──────── Source data
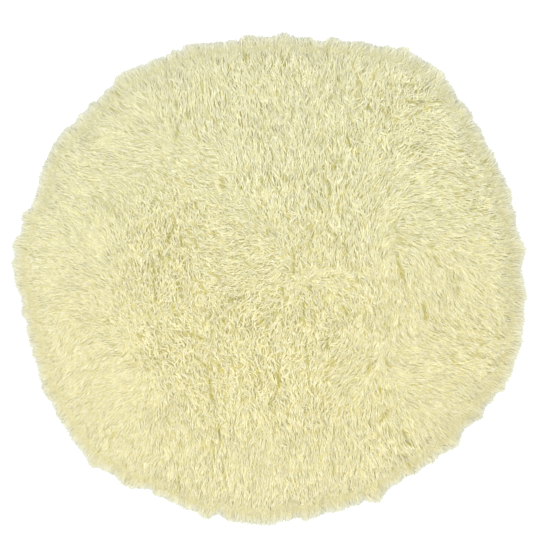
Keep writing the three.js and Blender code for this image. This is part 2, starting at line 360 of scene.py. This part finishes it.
# The wool: its colours run from the root of a lock to its tip, and on the bed from shallow to deep
# relief. The darker ochre of the roots and low parts of each lock is painted shade, for the shade deep
# in the pile and between the locks. The scales are those of the fibres on the map of the locks, along X,
# Y and Z, and on the felt.
wool = {
    # painted shade: the felted bed is darker than the locks, and darker still in deep relief, for the
    # shade under the pile
    "bed": (0.56, 0.52, 0.3),
    "deepShadedBed": (0.47, 0.42, 0.17),
    "root": (0.505, 0.445, 0.15),
    "low": (0.592, 0.541, 0.274),
    "body": (0.657, 0.625, 0.407),
    "tip": (0.673, 0.642, 0.438),
    # partly painted light: the pale rim colour also makes up for the shade at the foot of the pile
    "rim": (0.672, 0.708, 0.62),
    "roughness": 0.9,
    "bedRoughness": 0.95,
    "sheen": 0.1,
    "sheenRoughness": 0.5,
    "specular": 0.2,
    "streaks": (760, 210, 1),
    "streakDepth": 0.8,
    "felt": (420, 420, 420),
    "feltDepth": 1,
    "feltMottle": 0.4,
}
lockColours = [(0, wool["root"]), (0.3, wool["low"]), (0.6, wool["body"]), (1, wool["tip"])]
shadedBedColours = [(0.3, wool["bed"]), (0.8, wool["deepShadedBed"])]
weaveColours = [(0.2, wool["low"]), (0.9, wool["tip"])]


def makeNodes(name):
    material = bpy.data.materials.new(name)
    material.use_nodes = True
    nodes = material.node_tree.nodes
    shader = nodes["Principled BSDF"]
    return material, nodes, material.node_tree.links, shader


# Fine fibres, in colour and height, for the locks and the bed
fibre = {
    "detail": 3,
    "height": 0.001,
    "range": (0.3, 0.7),  # of the noise, that becomes the whole swing from dark to light
}


def makeFibreGroup():
    group = bpy.data.node_groups.new("woolFibres", "ShaderNodeTree")
    sockets = [
        ("Place", "INPUT", "NodeSocketVector"),
        ("Colour", "INPUT", "NodeSocketColor"),
        ("Depth", "INPUT", "NodeSocketFloat"),
        ("Mottle", "INPUT", "NodeSocketFloat"),
        ("Colour", "OUTPUT", "NodeSocketColor"),
        ("Normal", "OUTPUT", "NodeSocketVector"),
    ]
    for name, side, kind in sockets:
        group.interface.new_socket(name=name, in_out=side, socket_type=kind)
    nodes = group.nodes
    links = group.links
    given = nodes.new("NodeGroupInput")
    made = nodes.new("NodeGroupOutput")
    fibres = nodes.new("ShaderNodeTexNoise")
    fibres.inputs["Scale"].default_value = 1
    fibres.inputs["Detail"].default_value = fibre["detail"]
    links.new(given.outputs["Place"], fibres.inputs["Vector"])
    bump = nodes.new("ShaderNodeBump")
    bump.inputs["Distance"].default_value = fibre["height"]
    links.new(given.outputs["Depth"], bump.inputs["Strength"])
    links.new(fibres.outputs["Fac"], bump.inputs["Height"])
    links.new(bump.outputs["Normal"], made.inputs["Normal"])
    spread = nodes.new("ShaderNodeMapRange")
    spread.inputs["From Min"].default_value = fibre["range"][0]
    spread.inputs["From Max"].default_value = fibre["range"][1]
    spread.inputs["To Min"].default_value = -1
    links.new(fibres.outputs["Fac"], spread.inputs["Value"])
    swing = nodes.new("ShaderNodeMath")
    swing.operation = "MULTIPLY"
    links.new(spread.outputs["Result"], swing.inputs[0])
    links.new(given.outputs["Mottle"], swing.inputs[1])
    lift = nodes.new("ShaderNodeMath")
    lift.operation = "ADD"
    lift.inputs[1].default_value = 1
    links.new(swing.outputs["Value"], lift.inputs[0])
    tint = nodes.new("ShaderNodeHueSaturation")
    links.new(lift.outputs["Value"], tint.inputs["Value"])
    links.new(given.outputs["Colour"], tint.inputs["Color"])
    links.new(tint.outputs["Color"], made.inputs["Colour"])
    return group


fibreGroup = makeFibreGroup()


def addFibres(nodes, links, shader, coordinates, scale, depth):
    place = nodes.new("ShaderNodeTexCoord")
    spread = nodes.new("ShaderNodeMapping")
    spread.inputs["Scale"].default_value = scale
    links.new(place.outputs[coordinates], spread.inputs["Vector"])
    fibres = nodes.new("ShaderNodeGroup")
    fibres.node_tree = fibreGroup
    fibres.inputs["Depth"].default_value = depth
    links.new(spread.outputs["Vector"], fibres.inputs["Place"])
    links.new(fibres.outputs["Colour"], shader.inputs["Base Color"])
    links.new(fibres.outputs["Normal"], shader.inputs["Normal"])
    return fibres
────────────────
Given task: Copy out the whole listing exactly.

The output:
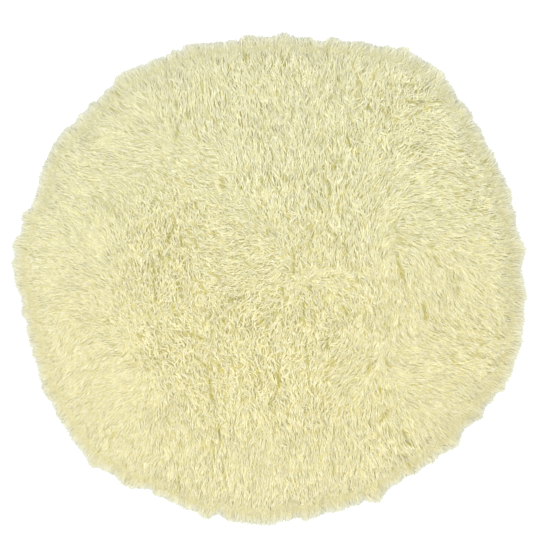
Keep writing the three.js and Blender code for this image. This is part 2, starting at line 360 of scene.py. This part finishes it.
# The wool: its colours run from the root of a lock to its tip, and on the bed from shallow to deep
# relief. The darker ochre of the roots and low parts of each lock is painted shade, for the shade deep
# in the pile and between the locks. The scales are those of the fibres on the map of the locks, along X,
# Y and Z, and on the felt.
wool = {
    # painted shade: the felted bed is darker than the locks, and darker still in deep relief, for the
    # shade under the pile
    "bed": (0.56, 0.52, 0.3),
    "deepShadedBed": (0.47, 0.42, 0.17),
    "root": (0.505, 0.445, 0.15),
    "low": (0.592, 0.541, 0.274),
    "body": (0.657, 0.625, 0.407),
    "tip": (0.673, 0.642, 0.438),
    # partly painted light: the pale rim colour also makes up for the shade at the foot of the pile
    "rim": (0.672, 0.708, 0.62),
    "roughness": 0.9,
    "bedRoughness": 0.95,
    "sheen": 0.1,
    "sheenRoughness": 0.5,
    "specular": 0.2,
    "streaks": (760, 210, 1),
    "streakDepth": 0.8,
    "felt": (420, 420, 420),
    "feltDepth": 1,
    "feltMottle": 0.4,
}
lockColours = [(0, wool["root"]), (0.3, wool["low"]), (0.6, wool["body"]), (1, wool["tip"])]
shadedBedColours = [(0.3, wool["bed"]), (0.8, wool["deepShadedBed"])]
weaveColours = [(0.2, wool["low"]), (0.9, wool["tip"])]


def makeNodes(name):
    material = bpy.data.materials.new(name)
    material.use_nodes = True
    nodes = material.node_tree.nodes
    shader = nodes["Principled BSDF"]
    return material, nodes, material.node_tree.links, shader


# Fine fibres, in colour and height, for the locks and the bed
fibre = {
    "detail": 3,
    "height": 0.001,
    "range": (0.3, 0.7),  # of the noise, that becomes the whole swing from dark to light
}


def makeFibreGroup():
    group = bpy.data.node_groups.new("woolFibres", "ShaderNodeTree")
    sockets = [
        ("Place", "INPUT", "NodeSocketVector"),
        ("Colour", "INPUT", "NodeSocketColor"),
        ("Depth", "INPUT", "NodeSocketFloat"),
        ("Mottle", "INPUT", "NodeSocketFloat"),
        ("Colour", "OUTPUT", "NodeSocketColor"),
        ("Normal", "OUTPUT", "NodeSocketVector"),
    ]
    for name, side, kind in sockets:
        group.interface.new_socket(name=name, in_out=side, socket_type=kind)
    nodes = group.nodes
    links = group.links
    given = nodes.new("NodeGroupInput")
    made = nodes.new("NodeGroupOutput")
    fibres = nodes.new("ShaderNodeTexNoise")
    fibres.inputs["Scale"].default_value = 1
    fibres.inputs["Detail"].default_value = fibre["detail"]
    links.new(given.outputs["Place"], fibres.inputs["Vector"])
    bump = nodes.new("ShaderNodeBump")
    bump.inputs["Distance"].default_value = fibre["height"]
    links.new(given.outputs["Depth"], bump.inputs["Strength"])
    links.new(fibres.outputs["Fac"], bump.inputs["Height"])
    links.new(bump.outputs["Normal"], made.inputs["Normal"])
    spread = nodes.new("ShaderNodeMapRange")
    spread.inputs["From Min"].default_value = fibre["range"][0]
    spread.inputs["From Max"].default_value = fibre["range"][1]
    spread.inputs["To Min"].default_value = -1
    links.new(fibres.outputs["Fac"], spread.inputs["Value"])
    swing = nodes.new("ShaderNodeMath")
    swing.operation = "MULTIPLY"
    links.new(spread.outputs["Result"], swing.inputs[0])
    links.new(given.outputs["Mottle"], swing.inputs[1])
    lift = nodes.new("ShaderNodeMath")
    lift.operation = "ADD"
    lift.inputs[1].default_value = 1
    links.new(swing.outputs["Value"], lift.inputs[0])
    tint = nodes.new("ShaderNodeHueSaturation")
    links.new(lift.outputs["Value"], tint.inputs["Value"])
    links.new(given.outputs["Colour"], tint.inputs["Color"])
    links.new(tint.outputs["Color"], made.inputs["Colour"])
    return group


fibreGroup = makeFibreGroup()


def addFibres(nodes, links, shader, coordinates, scale, depth):
    place = nodes.new("ShaderNodeTexCoord")
    spread = nodes.new("ShaderNodeMapping")
    spread.inputs["Scale"].default_value = scale
    links.new(place.outputs[coordinates], spread.inputs["Vector"])
    fibres = nodes.new("ShaderNodeGroup")
    fibres.node_tree = fibreGroup
    fibres.inputs["Depth"].default_value = depth
    links.new(spread.outputs["Vector"], fibres.inputs["Place"])
    links.new(fibres.outputs["Colour"], shader.inputs["Base Color"])
    links.new(fibres.outputs["Normal"], shader.inputs["Normal"])
    return fibres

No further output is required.